Yes, this is spaghetti cooked, not in tomato sauce, not in tomato paste, but in actual, direct ketchup. And that… look, it feels cheap to me. I once lived on nothing but Chicken Top Ramen and MILK for a week, and I don’t think I’ve ever intentionally eaten spaghetti made with ketchup instead of “actual sauce”. And that’s…not Japan’s problem.
Yeah, the thing is, while that’s certainly a potential mental block for Americans, who associate ketchup with cheap fast food, Japan doesn’t do that. Japan didn’t really EAT tomatoes until the Meiji Restoration. They never had the SPACE for huge sprawling tomato farms like America. So to them, ketchup was the only way to get tomatoes without paying an arm and a leg.

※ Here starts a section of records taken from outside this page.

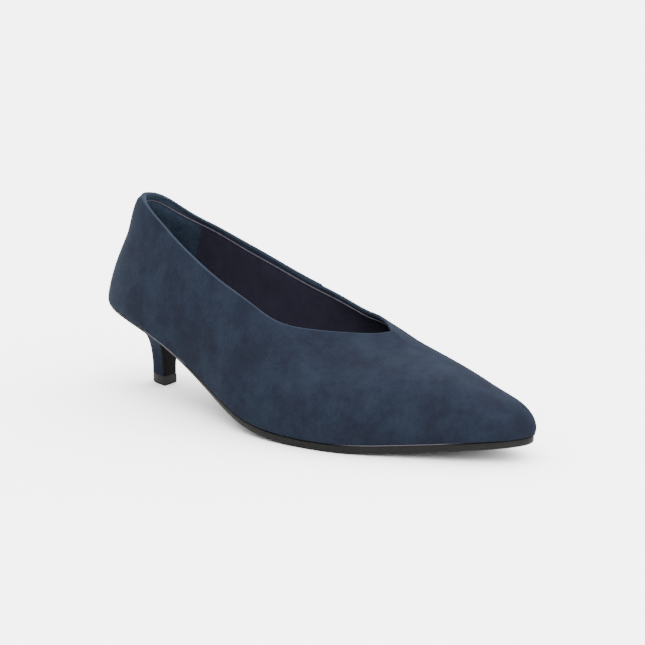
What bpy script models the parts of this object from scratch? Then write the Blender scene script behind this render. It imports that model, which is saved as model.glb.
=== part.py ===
"""Kitten heel pump for a right foot, with a pointed toe and a V throat.

The shoe is built round its last. X runs from the heel to the toe, +Y is the inner
(medial) side, -Y the outer (lateral) side and +Z is up, in metres. Every piece is
worked out from the same table of last sections, so the sole, the insole and the
heel seat follow the upper's own bottom edge.
"""

import math

import bmesh
import bpy
import numpy as np

MM = 0.001

# Driving dimensions, in millimetres.
LENGTH = 262.0
WALL = 1.8
MARGIN = 6.0
FIT_GAP = 0.3
INSOLE_THICKNESS = 2.0
INSOLE_INSET = 3.2
INSOLE_BEVEL = 0.6
TOE_EASE = 0.08
BREAST_THICKNESS = 1.0
TOP_PIECE_HEIGHT = 5.0
THROAT_X = 155.5
BALL_X = 144.0
TREAD_X = 196.0
TOE_X = 240.0
THROAT_NOTCH = 0.03
THROAT_REACH = 0.12
WALL_COLUMNS = 46
WALL_ROWS = 10
SWELL_PEAK = 4 / 27
ORIGIN_X = 131.2
ORIGIN_Y = -9.35

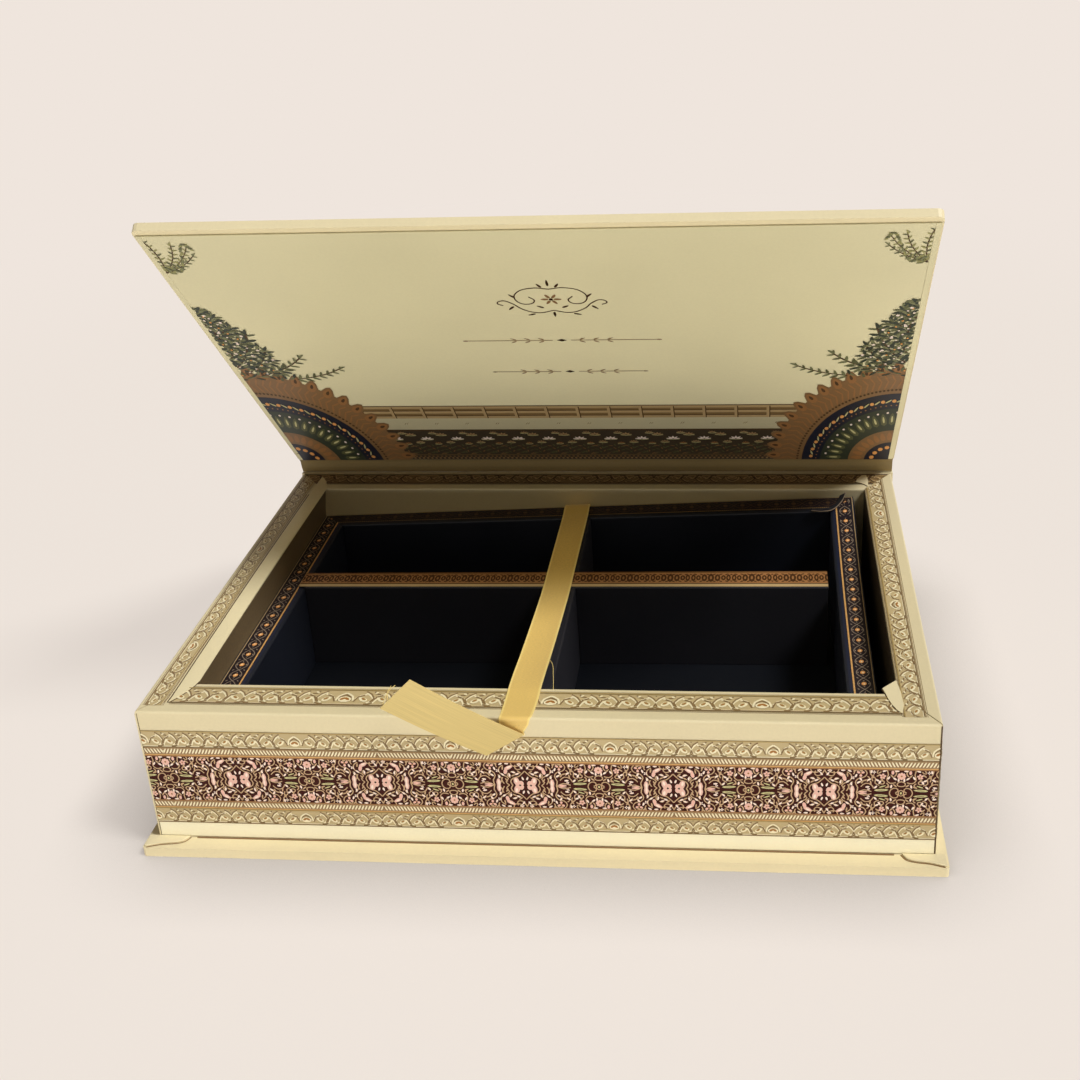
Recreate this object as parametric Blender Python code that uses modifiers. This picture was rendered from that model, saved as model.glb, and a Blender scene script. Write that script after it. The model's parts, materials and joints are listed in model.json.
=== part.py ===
"""Wedding invitation box: a paper-covered hinged case with a hollow-walled tray, a four-well insert and a ribbon.

Units are metres and +Z is up. The origin is under the middle of the box's outline, on the surface it stands on.
Inside this file Y runs from the front face of the tray (0) to the back, and every piece is moved to the
origin at the end.
"""
import math

import bmesh
import bpy
from mathutils import Matrix, Vector

# Clearances and sheet thicknesses
GAP = 0.0003
OVERRUN = 0.002
PAPER_T = 0.0005
LINER_T = 0.0004
RIBBON_T = 0.0003
TAB_T = 0.0003

# Tray with hollow walls
TRAY_W = 0.305
TRAY_D = 0.2205
WALL_H = 0.0587
WALL_BOARD_T = 0.002
RIM_LEFT_W = 0.0155
RIM_RIGHT_W = 0.0145
RIM_FRONT_W = 0.020
RIM_BACK_W = 0.0195
RIM_ROUND = 0.0008
TRAY_FLOOR_T = 0.002

# Case: base, spine and lid boards with their paper
BASE_BOARD_T = 0.0024
LIP_SIDE = 0.0045
LIP_FRONT = 0.0075
TURN_IN_W = 0.015
CASE_ROUND = 0.0012
SPINE_BOARD_T = 0.0019
SPINE_DROP = 0.0002
LID_BOARD_T = 0.0021
LID_ROUND = 0.0025
LID_OVER_SIDE = 0.001
LID_OVER_FRONT = 0.0025
LID_BACK_STEP = 0.0045
LID_CLEAR = 0.001
LINER_INSET = 0.003
STRIP_T = 0.0004
LID_OPEN = math.radians(47.7)

# Insert with four wells
INSERT_LEFT_CLEAR = 0.0004
INSERT_RIGHT_CLEAR = 0.0054
INSERT_FRONT_CLEAR = 0.0005
INSERT_BACK_CLEAR = 0.0005
LEDGE_DROP = 0.015
LEDGE_W = 0.012
INSERT_BOARD_T = 0.0012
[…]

So you toss the pasta with the sausage, and the veggies, and the ketchup, and…this isn’t going to fit in the skillet. Remember how we doubled this recipe? It’s WAY too big for the skillet now. And it’s WAY too late to be making that realization. I quickly dump the skillet into the pot that previously held the noodles’ water, and stirred it there. And if you’ve never tried to stir 5 inches of pasta, meats, veggies and sauce together, I assure you: It’s a waste of time and effort. After 12 minutes of stirring, TRYING to make it look good (a length of time that essentially DOUBLED the cooking time), I ended up with this sorry mess.
You know, when I'm not mid "flailing blindly through my first attempt on a recipe", this actually doesn't look nearly as bad as it felt at the time.
I won’t lie, I also immediately modified the recipe. I gave like, a ½ tsp of Worcestershire sauce, since I know that’s another Western sauce used in Japan, to add a little more depth. Once I gave up on stirring, and just resolved to pry all the necessary components out of the pot with tongs, the meal didn’t actually look too bad. I topped by bowl with parmesan cheese and some chili-garlic paste, because I wanted to.
Also, because Parmesan and hot sauce are the traditionally provided sides.
I'm not some cool edgy rebel, I'm just literally doing the normal thing.
I have to admit: the sauce came out better than I thought. I guess it’s that the sheer volume of noodles compared to the relatively light sauce spreads out the sweetness of the ketchup to a background note. Honestly, If I didn’t KNOW it was made with ketchup, I’d never have been able to guess. It was just warm pasta, filling and nice. Joe and I both had heaping seconds. I’d honestly recommend if you want to try something that’s foreign enough to be strange, but familiar enough to be accepted, that this dish is worth a try.
If you want to keep Jon from his Ramen and Lactose diet, consider supporting the site on Patreon! You can also help by just yelling “no, don’t do it, you’ve got better options now!” at him via social media. Facebook, Twitter, we got it all! Assuming you count “it all” as just Facebook and Twitter.
THURSDAY: I WANNA TALK ABOUT MUSHROOMS, DAMN IT. I’VE BEEN MEANING TO FOR A WHILE, AND I’VE DECIDED IT’S HAPPENING NOW.
MONDAY: EITHER NATE WILL BE BACK, AND MAKE A CRAB SALAD, OR I GOTTA COOK SOMETHING THIS WEEK. WE’LL KNOW MORE BY THURSDAY.
Spaghetti Napolitan (NON-Doubled Version)
7 oz spaghetti noodles
1 tbsp vegetable oil
½ onion, sliced
1 bell pepper, sliced into short segments
Roughly 5 mushrooms, sliced
2 sausages, ‘sliced’.
Roughly 5 tbsps ketchup (between ¼ cup and 1/3 cup)
½ tsp Worcestershire sauce
1. Cook spaghetti according to the packaging, taking it out a little early, since it’s going to cook in the pan with the sauce. (So boil it for around 7 minutes, normally.)
2. Heat the oil in a large skillet over medium heat. Add the vegetables in the order of your preference, texture-wise. (so I like well-cooked mushrooms, so I added them first, cooked for 3-4 minutes, then added the onions and peppers.) Cook until softened, around 5-8 minutes. Add the sausages, and toss to combine.
3. Add the pasta, the ketchup, and the sauce, and reduce the heat to low. Toss thoroughly to combine, and remove from the heat. Serve with hot sauce and parmesan cheese, if desired.